Direction:
Reproduce the listing verbatim.

....................

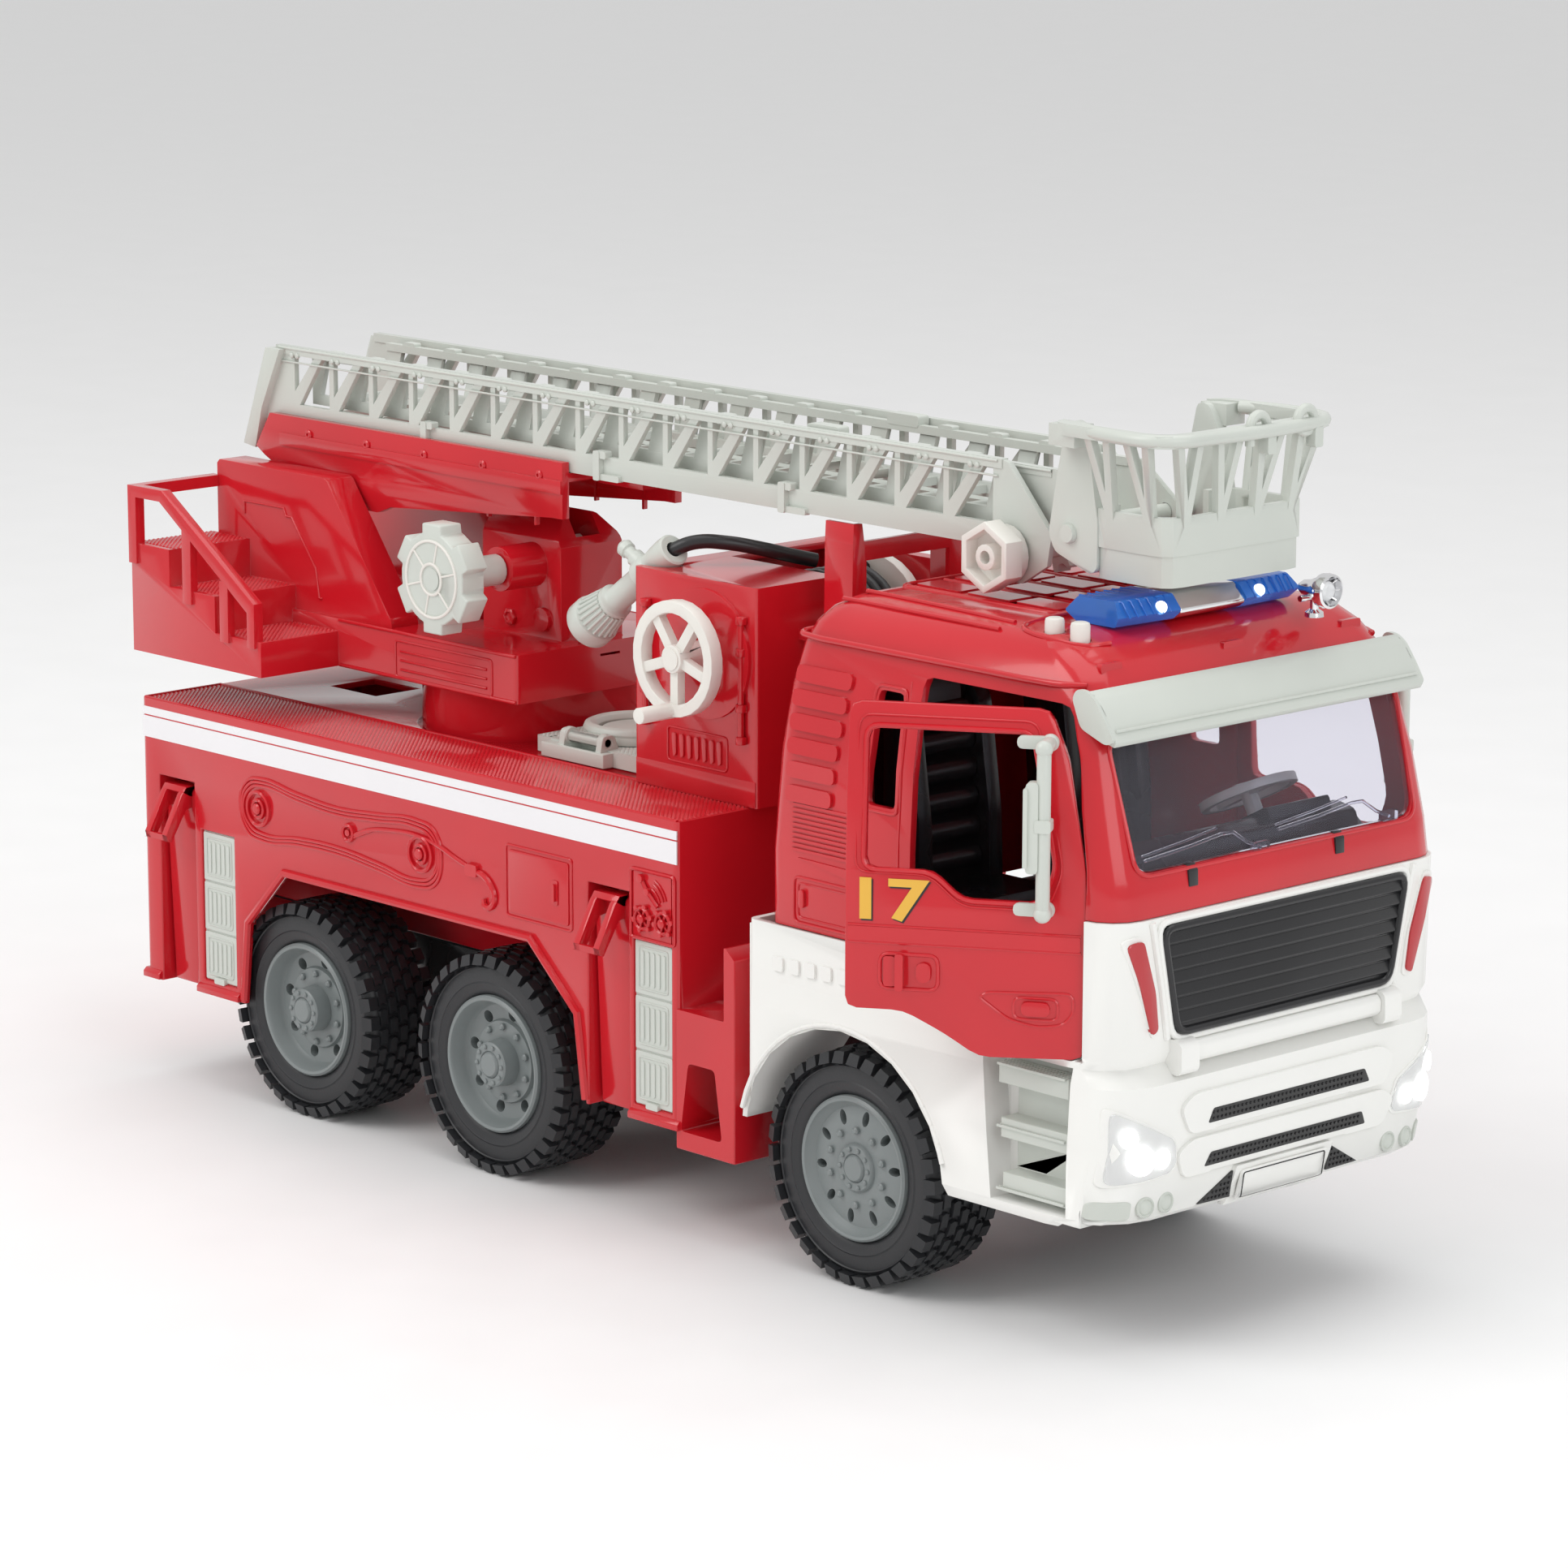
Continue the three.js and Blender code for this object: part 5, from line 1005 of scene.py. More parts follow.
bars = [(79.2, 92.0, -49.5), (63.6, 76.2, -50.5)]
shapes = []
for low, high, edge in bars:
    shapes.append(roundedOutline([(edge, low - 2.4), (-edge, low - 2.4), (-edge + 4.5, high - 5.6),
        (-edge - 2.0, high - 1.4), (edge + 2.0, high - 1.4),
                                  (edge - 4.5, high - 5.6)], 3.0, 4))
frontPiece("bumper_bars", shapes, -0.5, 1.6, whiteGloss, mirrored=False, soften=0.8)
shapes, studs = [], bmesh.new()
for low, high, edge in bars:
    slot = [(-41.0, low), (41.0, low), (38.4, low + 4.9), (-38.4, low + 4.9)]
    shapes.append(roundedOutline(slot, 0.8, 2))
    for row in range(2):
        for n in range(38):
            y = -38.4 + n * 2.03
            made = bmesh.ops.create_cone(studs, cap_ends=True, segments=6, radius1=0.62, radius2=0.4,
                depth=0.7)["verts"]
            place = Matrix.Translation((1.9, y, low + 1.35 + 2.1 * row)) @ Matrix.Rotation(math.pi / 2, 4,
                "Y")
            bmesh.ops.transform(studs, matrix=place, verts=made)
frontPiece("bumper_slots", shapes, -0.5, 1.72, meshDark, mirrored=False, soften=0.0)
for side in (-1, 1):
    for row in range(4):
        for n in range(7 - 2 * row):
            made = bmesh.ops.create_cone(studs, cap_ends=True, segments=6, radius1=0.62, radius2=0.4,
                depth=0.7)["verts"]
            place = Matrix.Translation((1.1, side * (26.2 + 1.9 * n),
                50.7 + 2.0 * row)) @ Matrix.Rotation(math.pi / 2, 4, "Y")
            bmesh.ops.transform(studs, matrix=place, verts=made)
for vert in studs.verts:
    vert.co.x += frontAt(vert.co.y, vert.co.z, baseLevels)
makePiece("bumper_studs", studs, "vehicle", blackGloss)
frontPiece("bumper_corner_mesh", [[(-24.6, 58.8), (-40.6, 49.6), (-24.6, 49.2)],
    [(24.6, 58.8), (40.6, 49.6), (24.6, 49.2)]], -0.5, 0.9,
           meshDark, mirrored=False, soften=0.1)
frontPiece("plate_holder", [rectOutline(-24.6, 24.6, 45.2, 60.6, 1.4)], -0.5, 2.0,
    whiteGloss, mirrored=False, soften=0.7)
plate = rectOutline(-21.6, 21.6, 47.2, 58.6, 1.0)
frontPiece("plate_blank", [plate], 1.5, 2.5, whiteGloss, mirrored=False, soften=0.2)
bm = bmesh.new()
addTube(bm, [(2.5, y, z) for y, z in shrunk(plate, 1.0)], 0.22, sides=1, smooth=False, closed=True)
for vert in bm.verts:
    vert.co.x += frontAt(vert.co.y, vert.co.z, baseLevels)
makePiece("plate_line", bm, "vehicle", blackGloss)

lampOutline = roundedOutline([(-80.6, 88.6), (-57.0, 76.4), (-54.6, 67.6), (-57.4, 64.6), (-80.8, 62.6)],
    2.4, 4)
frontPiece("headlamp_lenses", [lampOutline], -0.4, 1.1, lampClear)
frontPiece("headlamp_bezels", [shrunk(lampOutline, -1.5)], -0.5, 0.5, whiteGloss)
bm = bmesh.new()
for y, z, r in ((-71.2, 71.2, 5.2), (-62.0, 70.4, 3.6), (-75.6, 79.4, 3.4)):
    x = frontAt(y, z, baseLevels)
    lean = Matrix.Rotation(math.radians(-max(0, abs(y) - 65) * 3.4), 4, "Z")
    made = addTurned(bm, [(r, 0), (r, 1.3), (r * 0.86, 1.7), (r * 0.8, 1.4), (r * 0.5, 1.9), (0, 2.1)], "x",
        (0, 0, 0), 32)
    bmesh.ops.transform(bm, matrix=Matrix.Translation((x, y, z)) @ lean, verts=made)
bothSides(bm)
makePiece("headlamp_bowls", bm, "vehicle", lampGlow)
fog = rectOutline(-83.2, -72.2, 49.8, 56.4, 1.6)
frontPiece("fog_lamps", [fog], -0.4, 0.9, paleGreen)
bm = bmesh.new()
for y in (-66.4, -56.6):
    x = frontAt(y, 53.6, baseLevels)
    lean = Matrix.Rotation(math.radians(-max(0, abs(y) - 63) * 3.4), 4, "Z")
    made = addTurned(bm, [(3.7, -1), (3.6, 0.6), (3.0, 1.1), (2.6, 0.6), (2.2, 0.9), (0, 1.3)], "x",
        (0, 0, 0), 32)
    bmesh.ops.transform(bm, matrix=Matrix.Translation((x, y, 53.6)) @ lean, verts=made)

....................

Finished exercise:
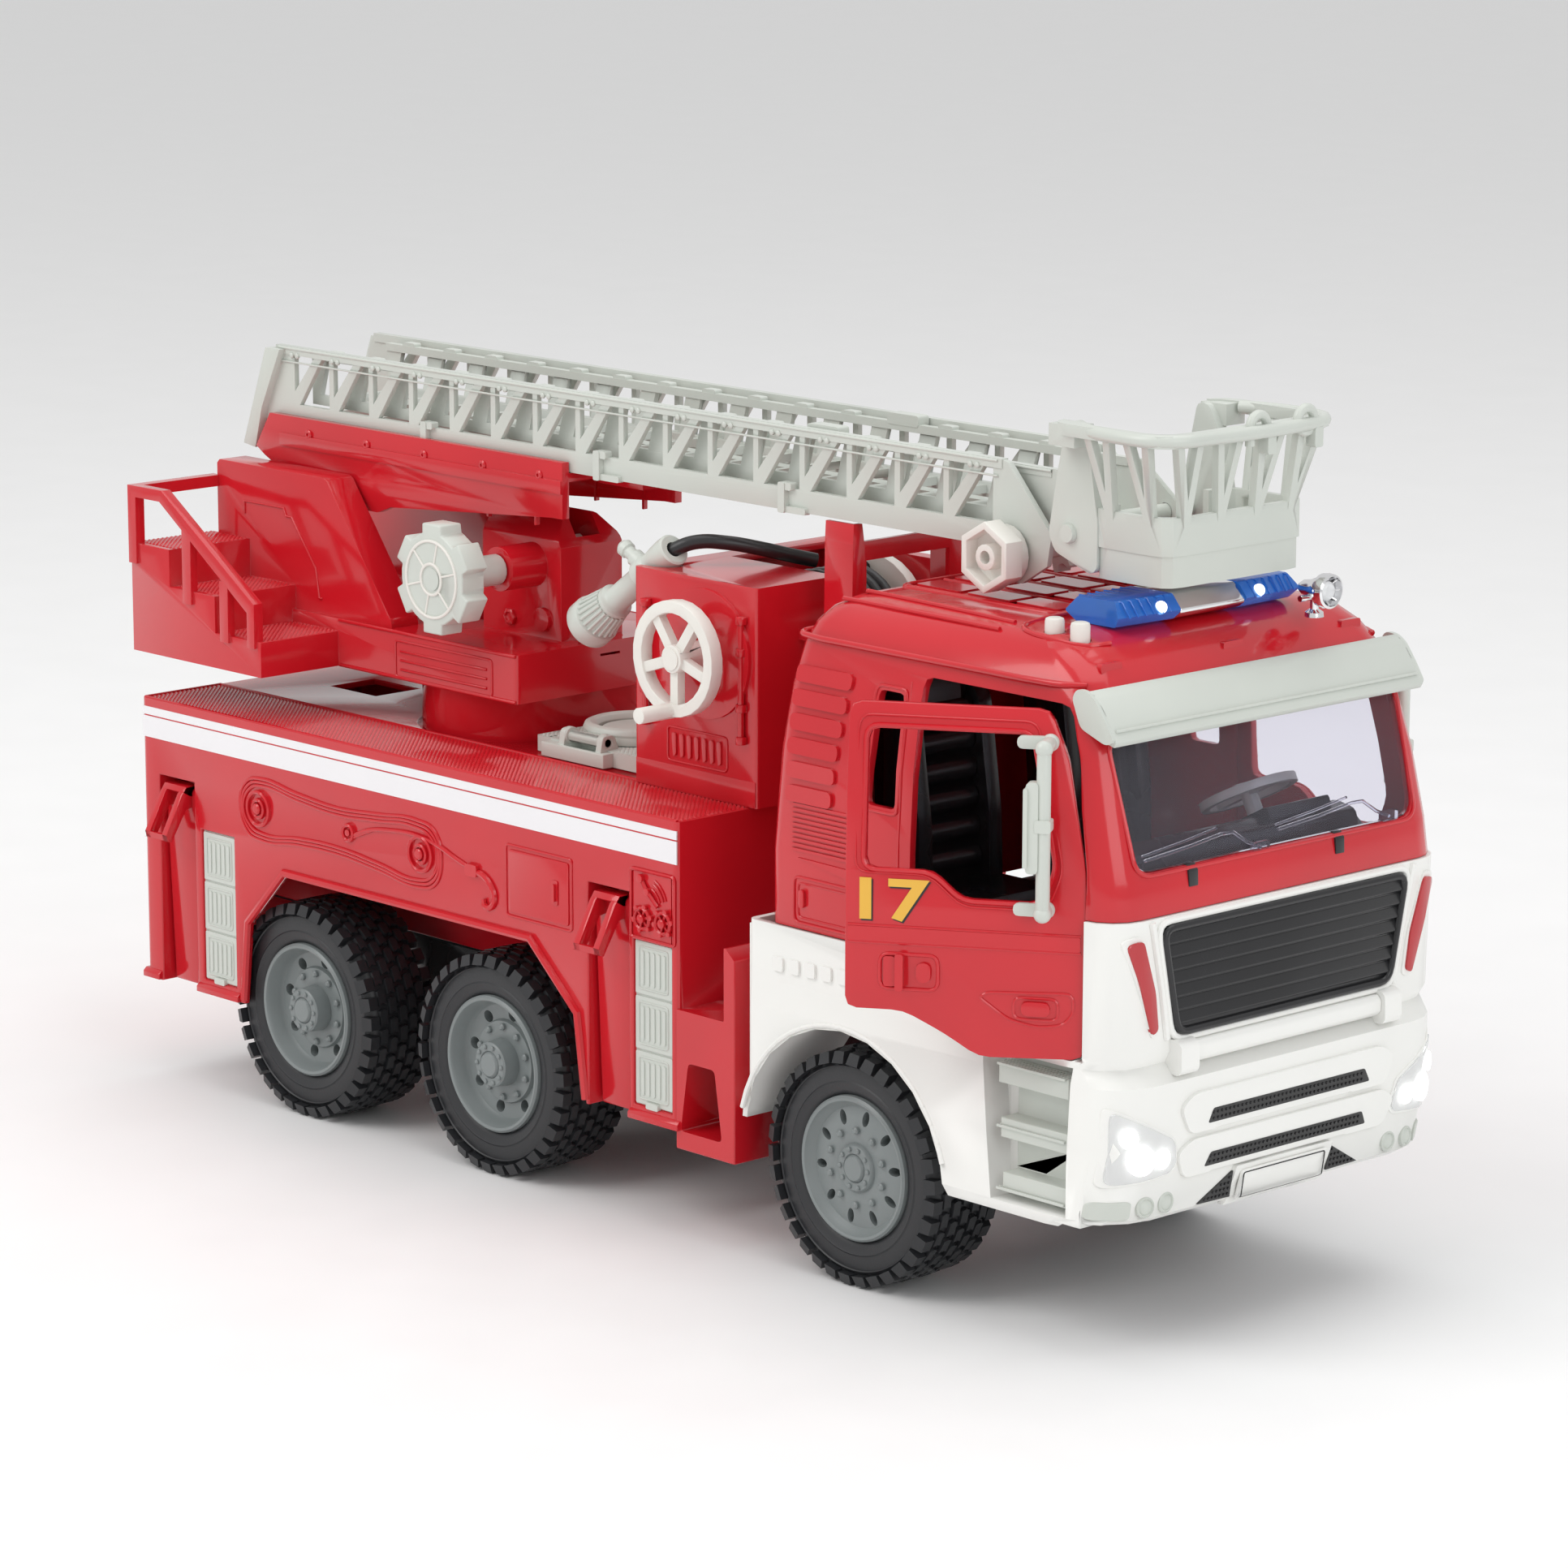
Continue the three.js and Blender code for this object: part 5, from line 1005 of scene.py. More parts follow.
bars = [(79.2, 92.0, -49.5), (63.6, 76.2, -50.5)]
shapes = []
for low, high, edge in bars:
    shapes.append(roundedOutline([(edge, low - 2.4), (-edge, low - 2.4), (-edge + 4.5, high - 5.6),
        (-edge - 2.0, high - 1.4), (edge + 2.0, high - 1.4),
                                  (edge - 4.5, high - 5.6)], 3.0, 4))
frontPiece("bumper_bars", shapes, -0.5, 1.6, whiteGloss, mirrored=False, soften=0.8)
shapes, studs = [], bmesh.new()
for low, high, edge in bars:
    slot = [(-41.0, low), (41.0, low), (38.4, low + 4.9), (-38.4, low + 4.9)]
    shapes.append(roundedOutline(slot, 0.8, 2))
    for row in range(2):
        for n in range(38):
            y = -38.4 + n * 2.03
            made = bmesh.ops.create_cone(studs, cap_ends=True, segments=6, radius1=0.62, radius2=0.4,
                depth=0.7)["verts"]
            place = Matrix.Translation((1.9, y, low + 1.35 + 2.1 * row)) @ Matrix.Rotation(math.pi / 2, 4,
                "Y")
            bmesh.ops.transform(studs, matrix=place, verts=made)
frontPiece("bumper_slots", shapes, -0.5, 1.72, meshDark, mirrored=False, soften=0.0)
for side in (-1, 1):
    for row in range(4):
        for n in range(7 - 2 * row):
            made = bmesh.ops.create_cone(studs, cap_ends=True, segments=6, radius1=0.62, radius2=0.4,
                depth=0.7)["verts"]
            place = Matrix.Translation((1.1, side * (26.2 + 1.9 * n),
                50.7 + 2.0 * row)) @ Matrix.Rotation(math.pi / 2, 4, "Y")
            bmesh.ops.transform(studs, matrix=place, verts=made)
for vert in studs.verts:
    vert.co.x += frontAt(vert.co.y, vert.co.z, baseLevels)
makePiece("bumper_studs", studs, "vehicle", blackGloss)
frontPiece("bumper_corner_mesh", [[(-24.6, 58.8), (-40.6, 49.6), (-24.6, 49.2)],
    [(24.6, 58.8), (40.6, 49.6), (24.6, 49.2)]], -0.5, 0.9,
           meshDark, mirrored=False, soften=0.1)
frontPiece("plate_holder", [rectOutline(-24.6, 24.6, 45.2, 60.6, 1.4)], -0.5, 2.0,
    whiteGloss, mirrored=False, soften=0.7)
plate = rectOutline(-21.6, 21.6, 47.2, 58.6, 1.0)
frontPiece("plate_blank", [plate], 1.5, 2.5, whiteGloss, mirrored=False, soften=0.2)
bm = bmesh.new()
addTube(bm, [(2.5, y, z) for y, z in shrunk(plate, 1.0)], 0.22, sides=1, smooth=False, closed=True)
for vert in bm.verts:
    vert.co.x += frontAt(vert.co.y, vert.co.z, baseLevels)
makePiece("plate_line", bm, "vehicle", blackGloss)

lampOutline = roundedOutline([(-80.6, 88.6), (-57.0, 76.4), (-54.6, 67.6), (-57.4, 64.6), (-80.8, 62.6)],
    2.4, 4)
frontPiece("headlamp_lenses", [lampOutline], -0.4, 1.1, lampClear)
frontPiece("headlamp_bezels", [shrunk(lampOutline, -1.5)], -0.5, 0.5, whiteGloss)
bm = bmesh.new()
for y, z, r in ((-71.2, 71.2, 5.2), (-62.0, 70.4, 3.6), (-75.6, 79.4, 3.4)):
    x = frontAt(y, z, baseLevels)
    lean = Matrix.Rotation(math.radians(-max(0, abs(y) - 65) * 3.4), 4, "Z")
    made = addTurned(bm, [(r, 0), (r, 1.3), (r * 0.86, 1.7), (r * 0.8, 1.4), (r * 0.5, 1.9), (0, 2.1)], "x",
        (0, 0, 0), 32)
    bmesh.ops.transform(bm, matrix=Matrix.Translation((x, y, z)) @ lean, verts=made)
bothSides(bm)
makePiece("headlamp_bowls", bm, "vehicle", lampGlow)
fog = rectOutline(-83.2, -72.2, 49.8, 56.4, 1.6)
frontPiece("fog_lamps", [fog], -0.4, 0.9, paleGreen)
bm = bmesh.new()
for y in (-66.4, -56.6):
    x = frontAt(y, 53.6, baseLevels)
    lean = Matrix.Rotation(math.radians(-max(0, abs(y) - 63) * 3.4), 4, "Z")
    made = addTurned(bm, [(3.7, -1), (3.6, 0.6), (3.0, 1.1), (2.6, 0.6), (2.2, 0.9), (0, 1.3)], "x",
        (0, 0, 0), 32)
    bmesh.ops.transform(bm, matrix=Matrix.Translation((x, y, 53.6)) @ lean, verts=made)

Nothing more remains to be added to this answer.